Today we remember blessed are the peacemakers. Peacemakers believe that war is not inevitable, that often there are deeper “non-kingdom” agendas at work in the demands for war and question the value of the sacrifices demanded for those agendas. We, like Jesus, ask the hard questions and wait for legitimate answers. As we learned from the First World War, national leaders saying, “Trust us” is not a good enough answer to go to war on. There are times when we will not get a perfect situation where we can say no, there will be times when war is “unavoidable” but there is never a time when war is a default position. Peacemakers know that.
However, this is real flesh and blood we are talking about. These are sons and daughters and friends and workmates. I was at a school event this week and one teacher spoke about a classroom discussion about the First World War. She said the best part of it was when a child said, “There must have been upset Germans too”.
The beatitudes also tell us that those who mourn are blessed. Those who lament with God that we haven’t found a better way of sharing the planet and brushing up against each other. That we haven’t learned to see flesh and blood as too high a price to pay for ideas and economics and unattainable security. To lament that for every name on a cenotaph or war memorial there is another ten whose lives will feel empty and shattered.

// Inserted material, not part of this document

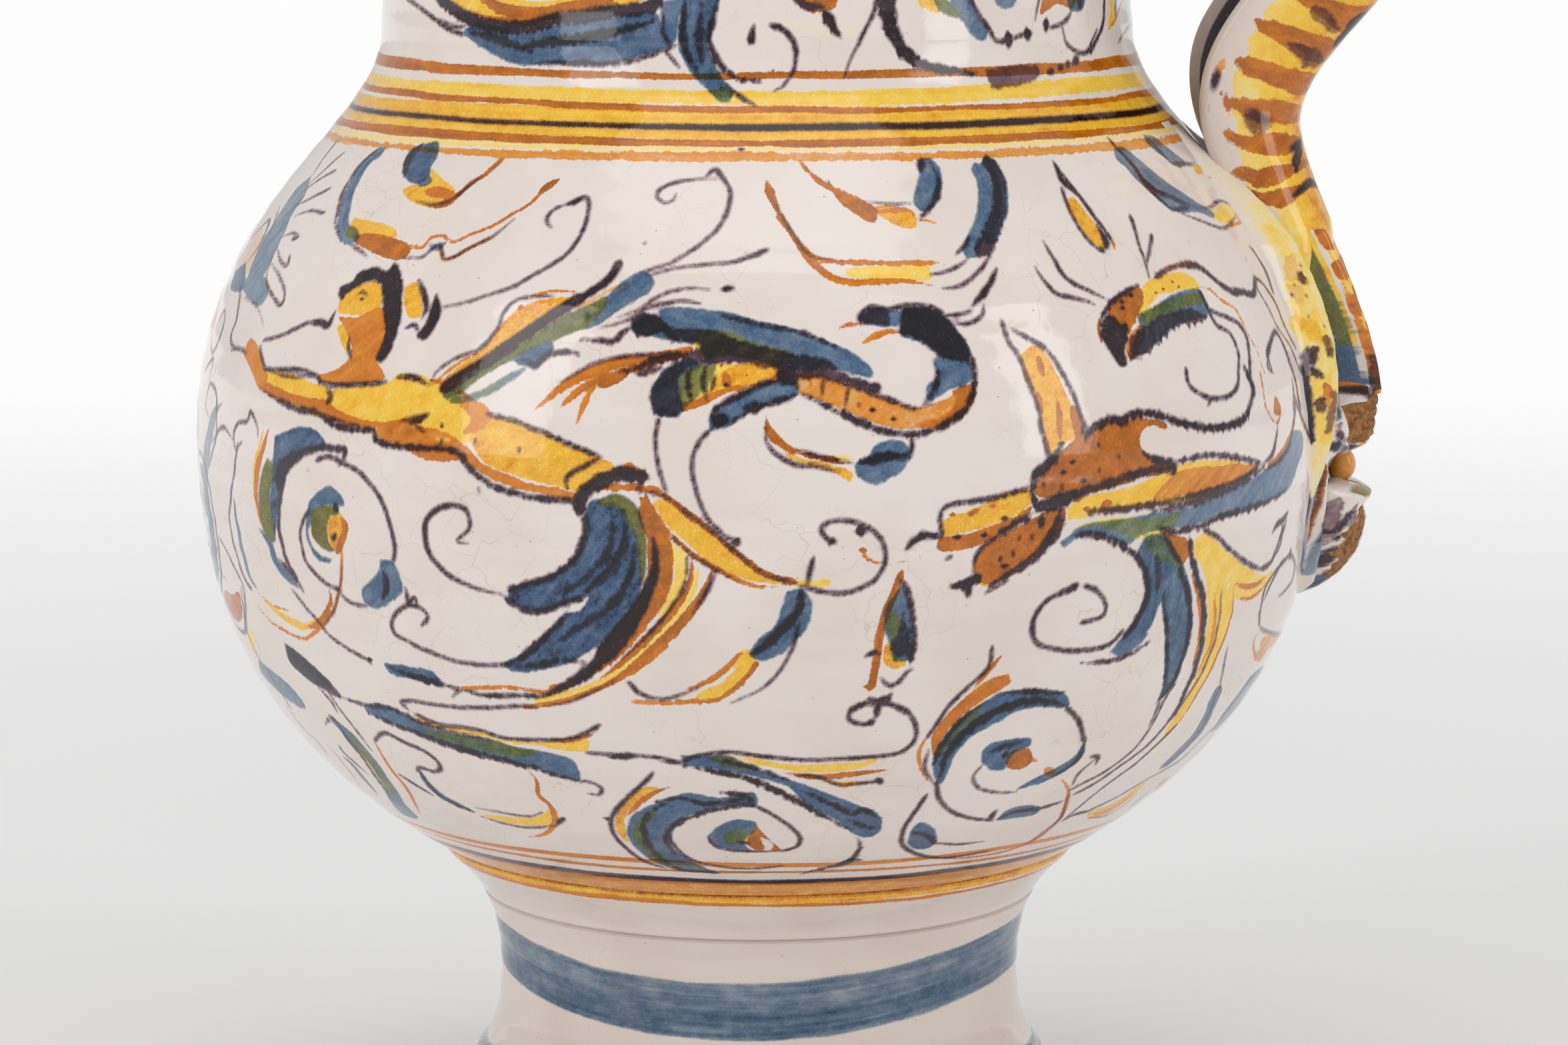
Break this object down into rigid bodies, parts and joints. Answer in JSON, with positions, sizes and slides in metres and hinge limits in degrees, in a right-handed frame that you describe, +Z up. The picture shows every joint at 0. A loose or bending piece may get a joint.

To mourn means setting aside our anger and activism and simply shedding tears at the futility of human endeavour to make peace. To mourn the loss of a human being, someone who is made in the image of God and beloved of God in the same way I am, is another way of asking that scrutinising question:“Is this a good enough reason to go to war?”
Today does need to exist, but as a godly irritant day where we remember that, to quote Paul, we have fallen short of the glory of God and to shed tears to lament the cost of that state of affairs.